WHAT YOU NEED TO DO:
Work out how many lines of the material below mention the word "handed"; reply with the number only.
********
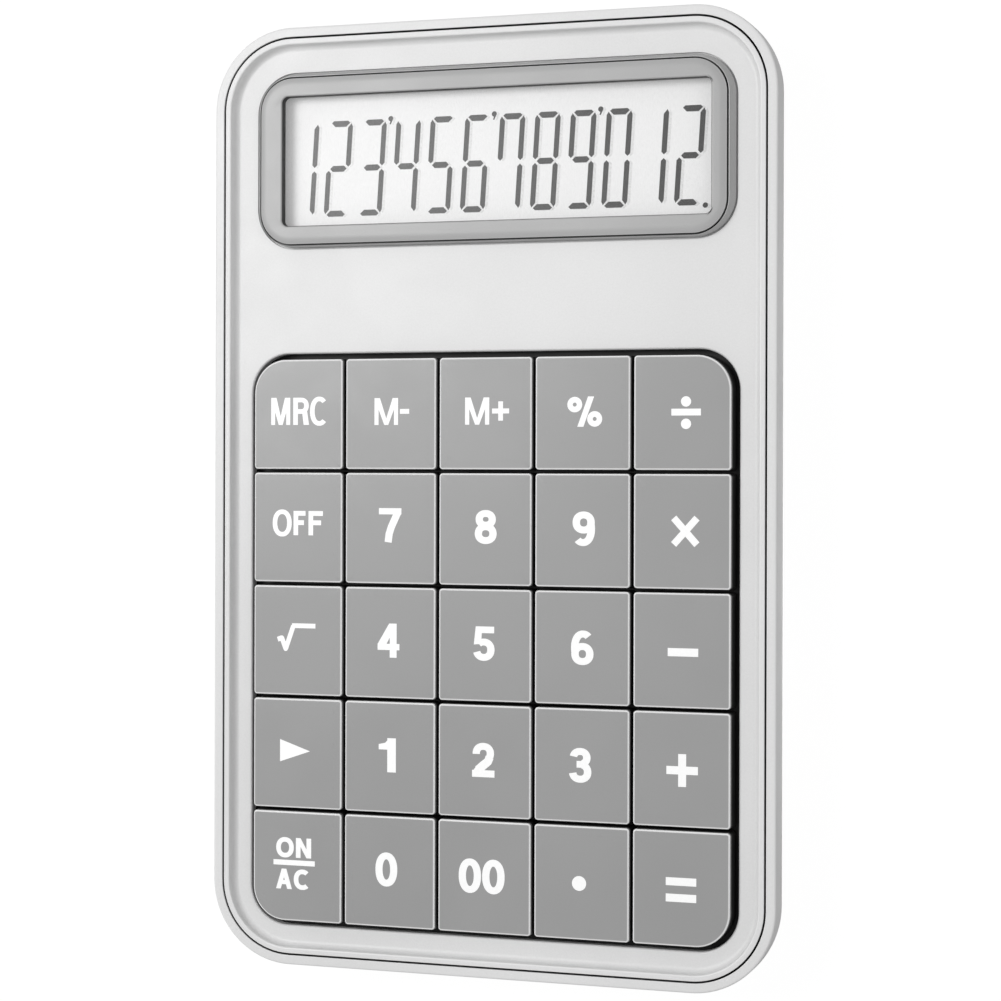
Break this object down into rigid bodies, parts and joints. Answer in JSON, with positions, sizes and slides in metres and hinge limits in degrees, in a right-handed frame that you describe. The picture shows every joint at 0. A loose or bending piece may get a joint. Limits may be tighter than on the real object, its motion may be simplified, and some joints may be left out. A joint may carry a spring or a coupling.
{
  "type": "pocket calculator",
  "caption": "Slim rectangular pocket calculator: raised display frame, dished pale face, square-set grey keys that press, hinged battery door in the back.",
  "frame": {"origin": "centre of the calculator's outline, on the plane its rubber feet stand on", "axes": "+Z out of the face towards the user, +Y towards the display end, +X to the right seen from the front"},
  "size_m": [0.0892, 0.145, 0.0144],
  "materials": {
    "case_plastic": "fine spark-eroded matt moulding, pale grey",
    "bezel_plastic": "satin mid-grey moulding",
    "key_plastic": "satin mid-grey key caps with white printed legends",
    "black_plastic": "matt black moulding",
    "clear_plastic": "clear polished acrylic",
    "lcd_glass": "pale liquid crystal glass with dark segments",
    "reflector_foil": "satin reflective film",
    "silicone": "translucent grey silicone",
    "board_laminate": "green solder mask",
    "ribbon_film": "amber polyester film",
    "epoxy": "glossy black epoxy",
    "ceramic": "tan ceramic",
    "steel": "plated steel",
    "nickel": "nickel plated spring strip",
    "red_wire": "red insulation",
    "black_wire": "black insulation",
    "foot_rubber": "matt black rubber"
  },
  "bodies": {
    "case": {"battery_lead_black": "black_wire", "battery_lead_red": "red_wire", "battery_negative_spring": "nickel", "battery_positive_clip": "nickel", "board_screw_lower_left": "steel", "board_screw_lower_right": "steel", "board_screw_upper_left": "steel", "board_screw_upper_right": "steel", "case_screw_bottom_left": "steel", "case_screw_bottom_right": "steel", "case_screw_top_left": "steel", "case_screw_top_right": "steel", "ceramic_capacitor": "ceramic", "circuit_board": "board_laminate", "coin_cell": "steel", "display_bezel": "bezel_plastic", "display_lens": "clear_plastic", "front_cover": "case_plastic", "guide_plate_screw_left": "steel", "guide_plate_screw_right": "steel", "key_guide_plate": "black_plastic", "lcd_glass": "lcd_glass", "lcd_reflector": "reflector_foil", "lcd_retainer": "black_plastic", "lcd_ribbon_cable": "ribbon_film", "processor_blob": "epoxy", "rear_case": "case_plastic", "retainer_screw_left": "steel", "retainer_screw_right": "steel", "rubber_foot_back_left": "foot_rubber", "rubber_foot_back_right": "foot_rubber", "rubber_foot_front_left": "foot_rubber", "rubber_foot_front_right": "foot_rubber", "rubber_key_mat": "silicone"},
    "key_mrc": {"key_mrc": "key_plastic"},
    "key_memory_minus": {"key_memory_minus": "key_plastic"},
    "key_memory_plus": {"key_memory_plus": "key_plastic"},
    "key_percent": {"key_percent": "key_plastic"},
    "key_divide": {"key_divide": "key_plastic"},
    "key_off": {"key_off": "key_plastic"},
    "key_7": {"key_7": "key_plastic"},
    "key_8": {"key_8": "key_plastic"},
    "key_9": {"key_9": "key_plastic"},
    "key_multiply": {"key_multiply": "key_plastic"},
    "key_square_root": {"key_square_root": "key_plastic"},
    "key_4": {"key_4": "key_plastic"},
    "key_5": {"key_5": "key_plastic"},
    "key_6": {"key_6": "key_plastic"},
    "key_minus": {"key_minus": "key_plastic"},
    "key_backspace": {"key_backspace": "key_plastic"},
    "key_1": {"key_1": "key_plastic"},
    "key_2": {"key_2": "key_plastic"},
    "key_3": {"key_3": "key_plastic"},
    "key_plus": {"key_plus": "key_plastic"},
    "key_on_clear": {"key_on_clear": "key_plastic"},
    "key_0": {"key_0": "key_plastic"},
    "key_00": {"key_00": "key_plastic"},
    "key_decimal_point": {"key_decimal_point": "key_plastic"},
    "key_equals": {"key_equals": "key_plastic"},
    "battery_door": {"battery_door": "case_plastic"}
  },
  "joints": [
    {"name": "key_mrc_press", "type": "slide", "parent": "case", "child": "key_mrc", "axis": [0, 0, -1], "range_m": [0, 0.001], "stiffness_N_per_m": 600, "deforming": ["rubber_key_mat"]},
    {"name": "key_memory_minus_press", "type": "slide", "parent": "case", "child": "key_memory_minus", "axis": [0, 0, -1], "range_m": [0, 0.001], "stiffness_N_per_m": 600, "deforming": ["rubber_key_mat"]},
    {"name": "key_memory_plus_press", "type": "slide", "parent": "case", "child": "key_memory_plus", "axis": [0, 0, -1], "range_m": [0, 0.001], "stiffness_N_per_m": 600, "deforming": ["rubber_key_mat"]},
    {"name": "key_percent_press", "type": "slide", "parent": "case", "child": "key_percent", "axis": [0, 0, -1], "range_m": [0, 0.001], "stiffness_N_per_m": 600, "deforming": ["rubber_key_mat"]},
    {"name": "key_divide_press", "type": "slide", "parent": "case", "child": "key_divide", "axis": [0, 0, -1], "range_m": [0, 0.001], "stiffness_N_per_m": 600, "deforming": ["rubber_key_mat"]},
    {"name": "key_off_press", "type": "slide", "parent": "case", "child": "key_off", "axis": [0, 0, -1], "range_m": [0, 0.001], "stiffness_N_per_m": 600, "deforming": ["rubber_key_mat"]},
    {"name": "key_7_press", "type": "slide", "parent": "case", "child": "key_7", "axis": [0, 0, -1], "range_m": [0, 0.001], "stiffness_N_per_m": 600, "deforming": ["rubber_key_mat"]},
    {"name": "key_8_press", "type": "slide", "parent": "case", "child": "key_8", "axis": [0, 0, -1], "range_m": [0, 0.001], "stiffness_N_per_m": 600, "deforming": ["rubber_key_mat"]},
    {"name": "key_9_press", "type": "slide", "parent": "case", "child": "key_9", "axis": [0, 0, -1], "range_m": [0, 0.001], "stiffness_N_per_m": 600, "deforming": ["rubber_key_mat"]},
    {"name": "key_multiply_press", "type": "slide", "parent": "case", "child": "key_multiply", "axis": [0, 0, -1], "range_m": [0, 0.001], "stiffness_N_per_m": 600, "deforming": ["rubber_key_mat"]},
    {"name": "key_square_root_press", "type": "slide", "parent": "case", "child": "key_square_root", "axis": [0, 0, -1], "range_m": [0, 0.001], "stiffness_N_per_m": 600, "deforming": ["rubber_key_mat"]},
    {"name": "key_4_press", "type": "slide", "parent": "case", "child": "key_4", "axis": [0, 0, -1], "range_m": [0, 0.001], "stiffness_N_per_m": 600, "deforming": ["rubber_key_mat"]},
    {"name": "key_5_press", "type": "slide", "parent": "case", "child": "key_5", "axis": [0, 0, -1], "range_m": [0, 0.001], "stiffness_N_per_m": 600, "deforming": ["rubber_key_mat"]},
    {"name": "key_6_press", "type": "slide", "parent": "case", "child": "key_6", "axis": [0, 0, -1], "range_m": [0, 0.001], "stiffness_N_per_m": 600, "deforming": ["rubber_key_mat"]},
    {"name": "key_minus_press", "type": "slide", "parent": "case", "child": "key_minus", "axis": [0, 0, -1], "range_m": [0, 0.001], "stiffness_N_per_m": 600, "deforming": ["rubber_key_mat"]},
    {"name": "key_backspace_press", "type": "slide", "parent": "case", "child": "key_backspace", "axis": [0, 0, -1], "range_m": [0, 0.001], "stiffness_N_per_m": 600, "deforming": ["rubber_key_mat"]},
    {"name": "key_1_press", "type": "slide", "parent": "case", "child": "key_1", "axis": [0, 0, -1], "range_m": [0, 0.001], "stiffness_N_per_m": 600, "deforming": ["rubber_key_mat"]},
    {"name": "key_2_press", "type": "slide", "parent": "case", "child": "key_2", "axis": [0, 0, -1], "range_m": [0, 0.001], "stiffness_N_per_m": 600, "deforming": ["rubber_key_mat"]},
    {"name": "key_3_press", "type": "slide", "parent": "case", "child": "key_3", "axis": [0, 0, -1], "range_m": [0, 0.001], "stiffness_N_per_m": 600, "deforming": ["rubber_key_mat"]},
    {"name": "key_plus_press", "type": "slide", "parent": "case", "child": "key_plus", "axis": [0, 0, -1], "range_m": [0, 0.001], "stiffness_N_per_m": 600, "deforming": ["rubber_key_mat"]},
    {"name": "key_on_clear_press", "type": "slide", "parent": "case", "child": "key_on_clear", "axis": [0, 0, -1], "range_m": [0, 0.001], "stiffness_N_per_m": 600, "deforming": ["rubber_key_mat"]},
    {"name": "key_0_press", "type": "slide", "parent": "case", "child": "key_0", "axis": [0, 0, -1], "range_m": [0, 0.001], "stiffness_N_per_m": 600, "deforming": ["rubber_key_mat"]},
    {"name": "key_00_press", "type": "slide", "parent": "case", "child": "key_00", "axis": [0, 0, -1], "range_m": [0, 0.001], "stiffness_N_per_m": 600, "deforming": ["rubber_key_mat"]},
    {"name": "key_decimal_point_press", "type": "slide", "parent": "case", "child": "key_decimal_point", "axis": [0, 0, -1], "range_m": [0, 0.001], "stiffness_N_per_m": 600, "deforming": ["rubber_key_mat"]},
    {"name": "key_equals_press", "type": "slide", "parent": "case", "child": "key_equals", "axis": [0, 0, -1], "range_m": [0, 0.001], "stiffness_N_per_m": 600, "deforming": ["rubber_key_mat"]},
    {"name": "battery_door_hinge", "type": "hinge", "parent": "case", "child": "battery_door", "pos_m": [0, 0.0599, 0.0006], "axis": [1, 0, 0], "range_deg": [0, 70]}
  ]
}
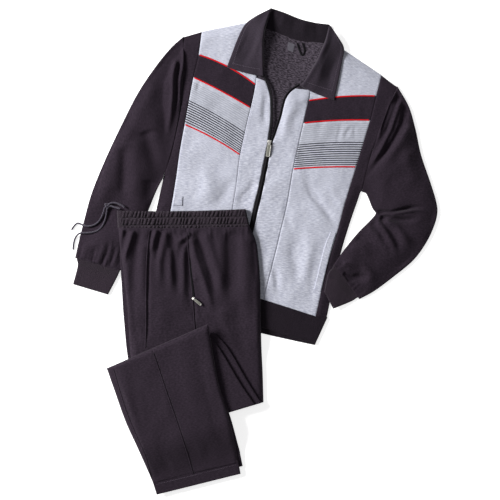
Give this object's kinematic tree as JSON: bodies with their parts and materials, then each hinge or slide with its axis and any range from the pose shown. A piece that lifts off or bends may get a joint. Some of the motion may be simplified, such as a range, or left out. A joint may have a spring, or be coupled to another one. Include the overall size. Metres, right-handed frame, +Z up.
{
  "type": "tracksuit",
  "caption": "Tracksuit laid flat: a zipped jacket with a folded collar and striped chest bands, and long trousers folded over its lower corner.",
  "frame": {"origin": "bottom centre of the box of the laid-out suit without its tie cord, on the surface it lies on", "axes": "+X to the right of the layout, +Y towards the collar, +Z up from the surface"},
  "size_m": [0.8798, 1.1645, 0.0456],
  "materials": {
    "anthracite_knit": "matt brushed knit, dark anthracite",
    "anthracite_rib": "matt fine rib knit, dark anthracite",
    "heather_grey_knit": "matt jersey, light heather grey",
    "striped_grey_knit": "matt jersey, light grey with fine and dark stripes",
    "inside_charcoal_heather": "brushed inner face, charcoal heather",
    "red_piping": "satin cord piping, red",
    "zip_metal": "brushed metal",
    "zip_tape": "woven tape, black",
    "label_cloth": "woven label, plain"
  },
  "bodies": {
    "cloth": {"collar_back": "anthracite_knit", "collar_wing_left": "anthracite_knit", "collar_wing_right": "anthracite_knit", "hanging_loop": "anthracite_knit", "hem_back": "anthracite_rib", "hem_left": "anthracite_rib", "hem_left_leg": "anthracite_knit", "hem_right": "anthracite_rib", "hem_right_leg": "anthracite_knit", "jacket_back": "inside_charcoal_heather", "left_band": "anthracite_knit", "left_cuff": "anthracite_rib", "left_lower": "heather_grey_knit", "left_piping_1": "red_piping", "left_piping_2": "red_piping", "left_piping_3": "red_piping", "left_placket": "heather_grey_knit", "left_pocket_welt": "heather_grey_knit", "left_side": "anthracite_knit", "left_sleeve": "anthracite_knit", "left_stripe": "striped_grey_knit", "left_yoke": "heather_grey_knit", "left_zip_tape": "zip_tape", "neck_label": "label_cloth", "pocket_slider": "zip_metal", "right_band": "anthracite_knit", "right_cuff": "anthracite_rib", "right_lower": "heather_grey_knit", "right_piping_1": "red_piping", "right_piping_2": "red_piping", "right_piping_3": "red_piping", "right_placket": "heather_grey_knit", "right_pocket_welt": "heather_grey_knit", "right_side": "anthracite_knit", "right_sleeve": "anthracite_knit", "right_stripe": "striped_grey_knit", "right_yoke": "heather_grey_knit", "right_zip_tape": "zip_tape", "shin_back": "anthracite_knit", "shin_front": "anthracite_knit", "thigh_back": "anthracite_knit", "thigh_front": "anthracite_knit", "tie_cord_lower": "anthracite_rib", "tie_cord_upper": "anthracite_rib", "tie_end_lower": "anthracite_rib", "tie_end_upper": "anthracite_rib", "tie_knot": "anthracite_rib", "turned_back_lower": "anthracite_knit", "turned_back_upper": "anthracite_knit", "under_shin": "anthracite_knit", "under_thigh": "anthracite_knit", "waistband": "anthracite_rib", "zip_slider": "zip_metal"},
    "main_pull": {"zip_puller": "zip_metal"},
    "pocket_pull": {"pocket_puller": "zip_metal"}
  },
  "joints": [
    {"name": "zip_pull_hinge", "type": "hinge", "parent": "cloth", "child": "main_pull", "pos_m": [0.034, 0.26, 0.0133], "axis": [-0.9903, 0.1392, 0], "range_deg": [0, 165]},
    {"name": "pocket_pull_hinge", "type": "hinge", "parent": "cloth", "child": "pocket_pull", "pos_m": [-0.147, -0.114, 0.02854], "axis": [-0.6293, -0.7771, 0], "range_deg": [0, 165]}
  ]
}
********
TASK RESULT:
2